Grant Park – We took the time to leisurely explore Grant Park after our delicious breakfast at Toni Patisserie on Saturday morning. First up: a requisite stop at Cloud Gate (or “The Bean”) in Millennium Park, where we obviously took a selfie along with every other tourist in the city of Chicago.
Then, we wandered past Jay Pritzker Pavilion, an outdoor amphitheater and performance space. Later, we made our way through the Lurie Gardens and past the Art Institute. With over 300 acres of space in downtown Chicago, Grant Park could keep you occupied for an entire day. Instead (because, lazy) we decided to walk along the northern part of the park until we hit the water. We spent the rest of afternoon strolling back up along the beach. Oh, and picking out sailboats we want an anonymous and rich benefactor to purchase for us. Any takers??
Places you CAN skip (guilt-free, because I said so) //
Navy Pier – Let me preface this by saying that if you’re visiting Chicago for the first time with kids, Navy Pier looks like a GREAT place to entertain your children for an afternoon. However, if you’re a twenty-something girl traveling with her mom, this a big ‘ol “skip” on the Chicago itinerary. Unless, of course, you have a real desire to ride a Ferris Wheel or take in an IMAX movie. File this super touristy (and super crowded) destination under places to visit on your second or third visit to Chicago.
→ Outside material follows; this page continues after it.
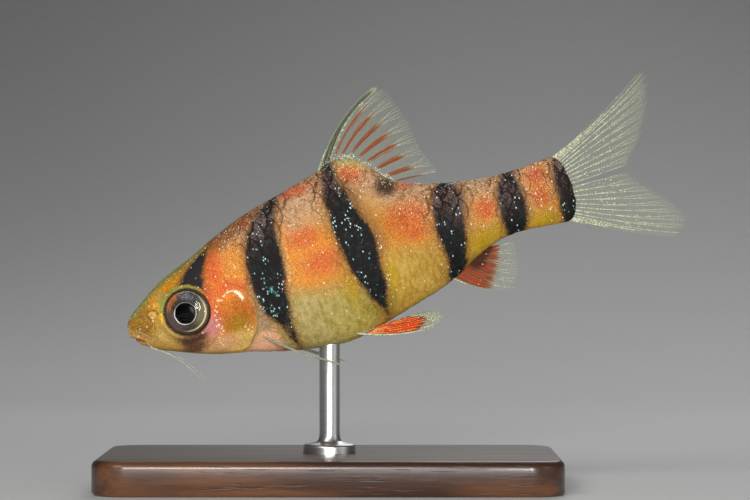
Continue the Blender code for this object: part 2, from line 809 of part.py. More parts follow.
def pelvic_fin(name, side, collection):
    """A folded pelvic fin, one simple ray outermost and eight forked ones."""
    rays = []
    for part in spaced(0.0, 1.0, PELVIC_RAYS):
        base = Vector(PELVIC_BASE[0]).lerp(Vector(PELVIC_BASE[1]), part)
        level = skin_underside(*base) - GAP - PELVIC_LIFT
        tip = along_line(PELVIC_EDGE, part)
        bow = (0.0, side * PELVIC_BOW[0], -PELVIC_BOW[1] * (1 - part))
        root = Vector((base.x, side * base.y, level))
        rays.append(ray(root, Vector((tip.x, side * tip.y, tip.z)), bow, part > 0))
    return fin(name, rays, collection, rows=PAIRED_FIN_ROWS)


def pectoral_fin(name, side, collection):
    """A pectoral fin held out like a wing, so that it is edge on from the flank."""
    length_at = smooth_curve(PECTORAL_LENGTHS)
    bow = (PECTORAL_BOW[0], side * PECTORAL_BOW[1], PECTORAL_BOW[2])
    rays = []
    for part in spaced(0.0, 1.0, PECTORAL_RAYS):
        x, z = Vector(PECTORAL_BASE[0]).lerp(Vector(PECTORAL_BASE[1]), part)
        root = Vector((x, side * (skin_half_width(x, z) + GAP + PECTORAL_LIFT), z))
        angle = math.radians(PECTORAL_SPREAD[0] + (PECTORAL_SPREAD[1] - PECTORAL_SPREAD[0]) * part)
        out = PECTORAL_LINE * math.cos(angle) + Vector((0.0, side * math.sin(angle), 0.0))
        rays.append(ray(root, root + out * length_at(part), bow, part > 0))
    return fin(name, rays, collection, rows=PAIRED_FIN_ROWS)


def barbel(name, root, line, side, collection):
    """A feeler that starts a gap off the skin at root and tapers along the line."""
    path = [off_skin(*root, side, GAP)]
    path += [Vector((x, side * y, z)) for x, y, z in line]
    return tube(name, path, spaced(BARBEL_RADIUS, BARBEL_TIP, len(path)), 6, collection)


def stand_base(collection):
    """A block with rounded corners and a softened top edge."""
    bm = bmesh.new()
    bmesh.ops.create_cube(bm, size=1.0)
    bmesh.ops.scale(bm, verts=bm.verts, vec=Vector(BASE_SIZE) * MM)
    bmesh.ops.translate(bm, verts=bm.verts, vec=(0, 0, BASE_SIZE[2] / 2 * MM))
    upright = [e for e in bm.edges if abs(e.verts[0].co.z - e.verts[1].co.z) > MM]
    bmesh.ops.bevel(bm, geom=upright, offset=BASE_CORNER * MM, segments=5, profile=0.5, affect="EDGES")
    bm.normal_update()
    top = max(bm.faces, key=lambda face: face.calc_center_median().z)
    rim = list(top.edges)
    bmesh.ops.bevel(bm, geom=rim, offset=BASE_EDGE * MM, segments=2, profile=0.5, affect="EDGES")
    return new_object("stand_base", bm, collection)


def stand_rod(pose, collection):
    """A rod in a small foot, cut at the top to the curve of the belly."""
    foot = BASE_SIZE[2] + GAP
    profile = [(0.0, foot + ROD_TOP), (ROD_RADIUS, foot + ROD_TOP)]
    profile += [(radius, foot + height) for radius, height in FLANGE_OUTLINE]
    obj = turned("stand_rod", profile, ROD_STEPS, collection)
    room = loft("room", spaced(8.0, 26.0, 19), BODY_SIDES, collection, GAP)
    room.data.transform(pose)
    return combine(obj, [room], "DIFFERENCE")


def material(name, colour, metallic):
    made = bpy.data.materials.new(name)
    made.use_nodes = True
    shader = made.node_tree.nodes["Principled BSDF"]
    shader.inputs["Base Color"].default_value = (*colour, 1.0)
    shader.inputs["Roughness"].default_value = ROUGHNESS
    shader.inputs["Metallic"].default_value = metallic
    return made


def finish(obj):
    """Gives a sub-part its own material and smooth shading."""
    colour = next(COLOURS[key] for key in COLOURS if key in obj.name)
    metallic = 1.0 if obj.name == "stand_rod" else 0.0
    obj.data.materials.clear()
    obj.data.materials.append(material(obj.name, colour, metallic))
    obj.data.shade_smooth()
    obj.data.set_sharp_from_angle(angle=SHARP_ANGLE)


def main():
    for old in list(bpy.data.objects):
        bpy.data.objects.remove(old)
    parts = bpy.data.collections.new("five_banded_barb")
    bpy.context.scene.collection.children.link(parts)

    pose = bpy.data.objects.new("fish_pose", None)
    parts.objects.link(pose)
    placed = Matrix.Translation(Vector((-SNOUT_AHEAD, 0.0, SNOUT_HEIGHT)) * MM)
    pose.matrix_world = placed @ Matrix.Rotation(-TAIL_UP, 4, "Y")

    fish = [head(parts), torso(parts), tail_stem(parts), dorsal_fin(parts), anal_fin(parts)]
    fish += [caudal_lobe(name, parts) for name in LOBES]
    for side, word in ((-1, "left"), (1, "right")):
        fish.append(gill_cover(f"gill_cover_{word}", side, parts))
        fish.append(eye_solid(f"eye_{word}", side, 0.0, parts))
        fish.append(barbel(f"barbel_{word}", BARBEL_ROOT, BARBEL_LINE, side, parts))
        fish.append(barbel(f"snout_barbel_{word}", SNOUT_BARBEL_ROOT, SNOUT_BARBEL_LINE, side, parts))
        fish.append(pelvic_fin(f"pelvic_fin_{word}", side, parts))
        fish.append(pectoral_fin(f"pectoral_fin_{word}", side, parts))
    for obj in fish:
        obj.parent = pose
    stand = [stand_base(parts), stand_rod(pose.matrix_world, parts)]
    for obj in fish + stand:
        finish(obj)


main()
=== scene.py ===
"""Looks of a five-banded barb at life size on a display stand.

The fish is worked out in its own frame, in millimetres: x runs from the snout back to the tail,
z runs up through the back and the left flank faces -y. Markings are zones and lines of its side
view. Each vertex carries them as numbers, which the materials break up into grains and specks.
"""

import math

import bpy
import numpy as np
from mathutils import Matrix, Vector


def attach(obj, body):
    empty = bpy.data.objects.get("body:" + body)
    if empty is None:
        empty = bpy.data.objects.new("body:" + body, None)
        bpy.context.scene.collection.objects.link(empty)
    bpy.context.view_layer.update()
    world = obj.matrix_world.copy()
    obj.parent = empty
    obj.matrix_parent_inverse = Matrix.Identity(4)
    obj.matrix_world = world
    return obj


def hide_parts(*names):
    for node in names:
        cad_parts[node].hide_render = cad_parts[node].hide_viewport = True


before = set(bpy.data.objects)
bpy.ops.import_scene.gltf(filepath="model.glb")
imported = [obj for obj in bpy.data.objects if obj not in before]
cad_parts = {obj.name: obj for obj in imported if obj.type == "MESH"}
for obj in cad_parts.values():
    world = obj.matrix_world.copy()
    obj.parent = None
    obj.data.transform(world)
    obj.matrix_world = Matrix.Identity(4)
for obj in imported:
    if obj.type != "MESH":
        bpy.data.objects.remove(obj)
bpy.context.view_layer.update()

MM = 0.001
TAIL_UP = math.radians(17.13)
SNOUT_AT = (-17.6, 0.0, 14.15)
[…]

Magnificent Mile – I feel like I miiight get some push back on this one. But what is so GD special about a street of luxury (and not so luxury) shops? Magnificent Mile is located along Michigan Avenue, and it is packed with chain retail and hotel properties. And it just DOES NOTHING FOR ME. Other than make me want to shove the crowds out of my way as I beeline for a quieter street. With a city so full of worthwhile and interesting places to explore, put the over-hyped Magnificent Mile far down on your list for a first-time visit. If shopping IS your thing, try the much quieter Oak Street, which runs perpendicular to the Magnificent Mile and is far more charming.
OK, Chicagoans, what did I miss while I was in Chitown? And more importantly, what do I plan for my next trip? Besides more hotdogs, because I’ve got that one covered.